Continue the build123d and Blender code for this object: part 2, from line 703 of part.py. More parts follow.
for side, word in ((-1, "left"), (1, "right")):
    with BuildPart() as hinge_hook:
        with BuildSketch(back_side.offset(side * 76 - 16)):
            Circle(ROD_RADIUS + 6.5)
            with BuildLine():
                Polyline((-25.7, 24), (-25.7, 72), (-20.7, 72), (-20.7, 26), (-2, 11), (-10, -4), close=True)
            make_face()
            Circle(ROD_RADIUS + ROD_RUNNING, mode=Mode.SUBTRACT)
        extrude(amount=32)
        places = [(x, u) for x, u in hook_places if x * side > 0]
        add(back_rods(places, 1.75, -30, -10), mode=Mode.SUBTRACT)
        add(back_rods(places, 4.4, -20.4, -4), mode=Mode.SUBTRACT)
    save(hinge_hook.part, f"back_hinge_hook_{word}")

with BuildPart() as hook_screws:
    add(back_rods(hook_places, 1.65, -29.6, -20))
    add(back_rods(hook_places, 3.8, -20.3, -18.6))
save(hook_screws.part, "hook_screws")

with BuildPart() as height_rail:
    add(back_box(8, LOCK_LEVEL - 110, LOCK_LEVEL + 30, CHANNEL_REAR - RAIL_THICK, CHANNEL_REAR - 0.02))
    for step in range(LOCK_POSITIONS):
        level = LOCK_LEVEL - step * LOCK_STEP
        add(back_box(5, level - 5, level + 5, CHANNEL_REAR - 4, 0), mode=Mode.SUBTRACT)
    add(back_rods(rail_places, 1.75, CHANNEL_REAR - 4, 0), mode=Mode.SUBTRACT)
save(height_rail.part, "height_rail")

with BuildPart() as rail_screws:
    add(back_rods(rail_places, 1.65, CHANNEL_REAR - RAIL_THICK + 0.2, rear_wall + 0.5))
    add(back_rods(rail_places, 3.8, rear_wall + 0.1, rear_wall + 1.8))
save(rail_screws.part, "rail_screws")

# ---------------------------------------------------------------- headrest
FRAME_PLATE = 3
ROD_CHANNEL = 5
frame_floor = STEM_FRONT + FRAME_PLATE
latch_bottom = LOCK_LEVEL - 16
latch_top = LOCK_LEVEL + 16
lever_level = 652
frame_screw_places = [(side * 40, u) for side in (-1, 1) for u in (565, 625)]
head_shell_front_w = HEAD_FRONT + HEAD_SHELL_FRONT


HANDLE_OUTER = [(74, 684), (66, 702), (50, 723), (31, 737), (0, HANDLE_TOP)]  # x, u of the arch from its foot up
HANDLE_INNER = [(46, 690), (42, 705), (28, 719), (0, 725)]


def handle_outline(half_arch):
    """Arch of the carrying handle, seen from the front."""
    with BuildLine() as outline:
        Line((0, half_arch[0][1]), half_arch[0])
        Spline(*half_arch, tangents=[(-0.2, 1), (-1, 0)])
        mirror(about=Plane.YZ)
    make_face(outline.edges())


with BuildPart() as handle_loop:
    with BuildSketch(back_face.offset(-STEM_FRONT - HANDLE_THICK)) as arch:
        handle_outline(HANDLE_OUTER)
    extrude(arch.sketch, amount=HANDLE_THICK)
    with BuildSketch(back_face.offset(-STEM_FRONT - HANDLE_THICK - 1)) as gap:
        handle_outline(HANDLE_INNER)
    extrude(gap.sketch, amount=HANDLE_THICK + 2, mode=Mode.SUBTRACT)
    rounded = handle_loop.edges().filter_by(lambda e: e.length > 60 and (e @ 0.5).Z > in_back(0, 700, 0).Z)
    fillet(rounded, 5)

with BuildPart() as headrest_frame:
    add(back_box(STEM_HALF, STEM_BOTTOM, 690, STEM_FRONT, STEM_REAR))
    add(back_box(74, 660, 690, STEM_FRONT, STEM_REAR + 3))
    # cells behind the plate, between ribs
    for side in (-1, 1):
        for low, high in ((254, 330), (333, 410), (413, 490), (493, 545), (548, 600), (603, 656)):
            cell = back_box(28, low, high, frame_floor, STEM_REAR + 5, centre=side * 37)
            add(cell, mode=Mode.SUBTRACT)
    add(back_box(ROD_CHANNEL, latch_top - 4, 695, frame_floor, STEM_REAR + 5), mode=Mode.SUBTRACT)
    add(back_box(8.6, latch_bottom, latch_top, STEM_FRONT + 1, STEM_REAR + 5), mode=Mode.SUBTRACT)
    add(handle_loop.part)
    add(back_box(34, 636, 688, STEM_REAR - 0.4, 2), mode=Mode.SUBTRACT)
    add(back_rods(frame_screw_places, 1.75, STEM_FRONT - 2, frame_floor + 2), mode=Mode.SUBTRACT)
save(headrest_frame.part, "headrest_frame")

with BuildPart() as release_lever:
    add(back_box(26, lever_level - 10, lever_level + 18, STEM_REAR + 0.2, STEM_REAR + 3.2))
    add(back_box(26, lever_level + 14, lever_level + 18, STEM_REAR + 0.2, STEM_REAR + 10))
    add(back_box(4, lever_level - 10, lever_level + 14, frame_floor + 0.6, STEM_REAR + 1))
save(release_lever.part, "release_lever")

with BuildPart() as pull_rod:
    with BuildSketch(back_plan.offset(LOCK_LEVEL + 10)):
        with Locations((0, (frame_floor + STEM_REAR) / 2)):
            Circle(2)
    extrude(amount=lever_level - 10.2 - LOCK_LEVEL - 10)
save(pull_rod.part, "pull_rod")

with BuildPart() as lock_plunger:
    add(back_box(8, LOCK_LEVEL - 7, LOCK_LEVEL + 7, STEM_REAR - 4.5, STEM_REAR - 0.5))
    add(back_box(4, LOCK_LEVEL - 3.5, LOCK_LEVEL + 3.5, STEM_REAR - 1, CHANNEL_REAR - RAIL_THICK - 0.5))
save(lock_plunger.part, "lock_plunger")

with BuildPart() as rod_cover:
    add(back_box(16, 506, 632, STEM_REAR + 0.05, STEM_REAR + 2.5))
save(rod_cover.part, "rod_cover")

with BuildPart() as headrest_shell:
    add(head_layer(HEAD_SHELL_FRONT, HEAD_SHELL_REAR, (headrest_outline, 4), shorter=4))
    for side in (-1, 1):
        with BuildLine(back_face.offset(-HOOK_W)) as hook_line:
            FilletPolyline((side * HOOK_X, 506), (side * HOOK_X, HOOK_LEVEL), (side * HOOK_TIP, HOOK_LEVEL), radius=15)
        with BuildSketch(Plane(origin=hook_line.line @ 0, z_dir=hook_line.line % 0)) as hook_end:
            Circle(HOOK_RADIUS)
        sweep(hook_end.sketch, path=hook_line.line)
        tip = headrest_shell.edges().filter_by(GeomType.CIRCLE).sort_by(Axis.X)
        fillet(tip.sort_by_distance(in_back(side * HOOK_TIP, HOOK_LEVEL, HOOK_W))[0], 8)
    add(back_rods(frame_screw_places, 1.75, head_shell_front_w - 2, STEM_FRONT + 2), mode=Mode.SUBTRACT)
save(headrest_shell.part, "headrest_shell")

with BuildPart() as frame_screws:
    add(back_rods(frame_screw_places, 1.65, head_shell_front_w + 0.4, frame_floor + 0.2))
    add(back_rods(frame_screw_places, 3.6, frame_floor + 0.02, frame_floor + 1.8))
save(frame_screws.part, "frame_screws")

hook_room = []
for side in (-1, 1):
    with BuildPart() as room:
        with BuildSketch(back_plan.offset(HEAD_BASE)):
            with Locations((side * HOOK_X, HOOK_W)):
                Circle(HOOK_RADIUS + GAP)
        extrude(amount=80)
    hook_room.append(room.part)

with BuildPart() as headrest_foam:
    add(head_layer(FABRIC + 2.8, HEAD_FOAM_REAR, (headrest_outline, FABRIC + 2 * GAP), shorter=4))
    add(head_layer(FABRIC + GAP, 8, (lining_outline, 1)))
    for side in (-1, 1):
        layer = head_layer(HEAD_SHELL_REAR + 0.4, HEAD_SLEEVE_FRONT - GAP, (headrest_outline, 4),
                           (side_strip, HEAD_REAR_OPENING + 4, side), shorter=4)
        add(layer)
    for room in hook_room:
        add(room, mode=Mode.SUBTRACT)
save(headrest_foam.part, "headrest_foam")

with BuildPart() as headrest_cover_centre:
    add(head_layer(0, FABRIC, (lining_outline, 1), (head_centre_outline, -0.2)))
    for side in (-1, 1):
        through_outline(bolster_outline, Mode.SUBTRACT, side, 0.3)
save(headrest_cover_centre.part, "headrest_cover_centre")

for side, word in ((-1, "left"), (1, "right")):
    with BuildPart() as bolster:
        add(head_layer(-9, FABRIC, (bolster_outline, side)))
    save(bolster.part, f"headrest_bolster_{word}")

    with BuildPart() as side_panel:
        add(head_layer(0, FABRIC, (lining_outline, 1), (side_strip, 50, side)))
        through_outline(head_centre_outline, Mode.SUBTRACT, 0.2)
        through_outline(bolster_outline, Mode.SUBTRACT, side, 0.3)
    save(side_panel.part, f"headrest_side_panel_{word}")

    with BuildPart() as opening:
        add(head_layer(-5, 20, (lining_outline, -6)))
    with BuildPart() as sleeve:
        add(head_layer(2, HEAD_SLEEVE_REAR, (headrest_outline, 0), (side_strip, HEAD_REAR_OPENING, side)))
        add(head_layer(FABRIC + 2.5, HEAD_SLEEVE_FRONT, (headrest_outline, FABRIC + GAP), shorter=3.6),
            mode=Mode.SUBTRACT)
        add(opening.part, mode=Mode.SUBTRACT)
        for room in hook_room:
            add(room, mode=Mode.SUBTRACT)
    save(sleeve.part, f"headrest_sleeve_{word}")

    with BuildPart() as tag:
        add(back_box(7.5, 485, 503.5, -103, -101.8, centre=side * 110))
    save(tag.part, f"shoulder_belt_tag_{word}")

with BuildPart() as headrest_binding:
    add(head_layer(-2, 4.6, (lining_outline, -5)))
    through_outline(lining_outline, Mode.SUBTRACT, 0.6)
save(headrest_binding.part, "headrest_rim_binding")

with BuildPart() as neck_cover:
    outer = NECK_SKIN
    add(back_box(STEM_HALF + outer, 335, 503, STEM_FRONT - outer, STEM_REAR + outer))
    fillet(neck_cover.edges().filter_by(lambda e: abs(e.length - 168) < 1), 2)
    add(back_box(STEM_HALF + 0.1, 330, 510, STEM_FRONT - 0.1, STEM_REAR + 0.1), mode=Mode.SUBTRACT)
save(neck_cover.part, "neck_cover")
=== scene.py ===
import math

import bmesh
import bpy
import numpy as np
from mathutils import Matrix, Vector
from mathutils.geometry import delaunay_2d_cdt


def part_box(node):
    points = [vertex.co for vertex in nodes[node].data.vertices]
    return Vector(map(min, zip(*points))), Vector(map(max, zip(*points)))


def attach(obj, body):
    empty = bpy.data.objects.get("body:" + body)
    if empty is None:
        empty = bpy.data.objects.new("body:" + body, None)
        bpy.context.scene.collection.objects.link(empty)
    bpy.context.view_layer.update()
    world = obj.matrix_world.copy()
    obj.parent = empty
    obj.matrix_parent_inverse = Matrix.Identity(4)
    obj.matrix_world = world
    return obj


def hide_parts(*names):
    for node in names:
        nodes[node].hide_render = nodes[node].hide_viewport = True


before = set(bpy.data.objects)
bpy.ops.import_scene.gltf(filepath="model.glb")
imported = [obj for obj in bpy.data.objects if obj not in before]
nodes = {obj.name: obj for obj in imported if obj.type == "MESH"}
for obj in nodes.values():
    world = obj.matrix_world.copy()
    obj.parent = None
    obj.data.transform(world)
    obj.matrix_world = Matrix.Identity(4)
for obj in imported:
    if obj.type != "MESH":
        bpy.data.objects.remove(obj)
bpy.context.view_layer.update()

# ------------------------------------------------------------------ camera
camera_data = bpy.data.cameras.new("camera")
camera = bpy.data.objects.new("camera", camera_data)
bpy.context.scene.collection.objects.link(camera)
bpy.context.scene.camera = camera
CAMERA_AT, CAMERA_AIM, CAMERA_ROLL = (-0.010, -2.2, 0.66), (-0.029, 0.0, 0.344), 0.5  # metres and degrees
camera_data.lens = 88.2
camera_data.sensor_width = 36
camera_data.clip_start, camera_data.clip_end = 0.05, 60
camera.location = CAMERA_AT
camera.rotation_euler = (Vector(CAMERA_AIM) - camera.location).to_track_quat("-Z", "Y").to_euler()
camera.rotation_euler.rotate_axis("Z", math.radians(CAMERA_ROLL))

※

PROBLEM STATEMENT - Take every line from the one containing "bpy.context.scene.collection.objects.link(empty)" to the end of the listing and output it exactly, with nothing else.

OUTPUT OF THE TASK -
        bpy.context.scene.collection.objects.link(empty)
    bpy.context.view_layer.update()
    world = obj.matrix_world.copy()
    obj.parent = empty
    obj.matrix_parent_inverse = Matrix.Identity(4)
    obj.matrix_world = world
    return obj


def hide_parts(*names):
    for node in names:
        nodes[node].hide_render = nodes[node].hide_viewport = True


before = set(bpy.data.objects)
bpy.ops.import_scene.gltf(filepath="model.glb")
imported = [obj for obj in bpy.data.objects if obj not in before]
nodes = {obj.name: obj for obj in imported if obj.type == "MESH"}
for obj in nodes.values():
    world = obj.matrix_world.copy()
    obj.parent = None
    obj.data.transform(world)
    obj.matrix_world = Matrix.Identity(4)
for obj in imported:
    if obj.type != "MESH":
        bpy.data.objects.remove(obj)
bpy.context.view_layer.update()

# ------------------------------------------------------------------ camera
camera_data = bpy.data.cameras.new("camera")
camera = bpy.data.objects.new("camera", camera_data)
bpy.context.scene.collection.objects.link(camera)
bpy.context.scene.camera = camera
CAMERA_AT, CAMERA_AIM, CAMERA_ROLL = (-0.010, -2.2, 0.66), (-0.029, 0.0, 0.344), 0.5  # metres and degrees
camera_data.lens = 88.2
camera_data.sensor_width = 36
camera_data.clip_start, camera_data.clip_end = 0.05, 60
camera.location = CAMERA_AT
camera.rotation_euler = (Vector(CAMERA_AIM) - camera.location).to_track_quat("-Z", "Y").to_euler()
camera.rotation_euler.rotate_axis("Z", math.radians(CAMERA_ROLL))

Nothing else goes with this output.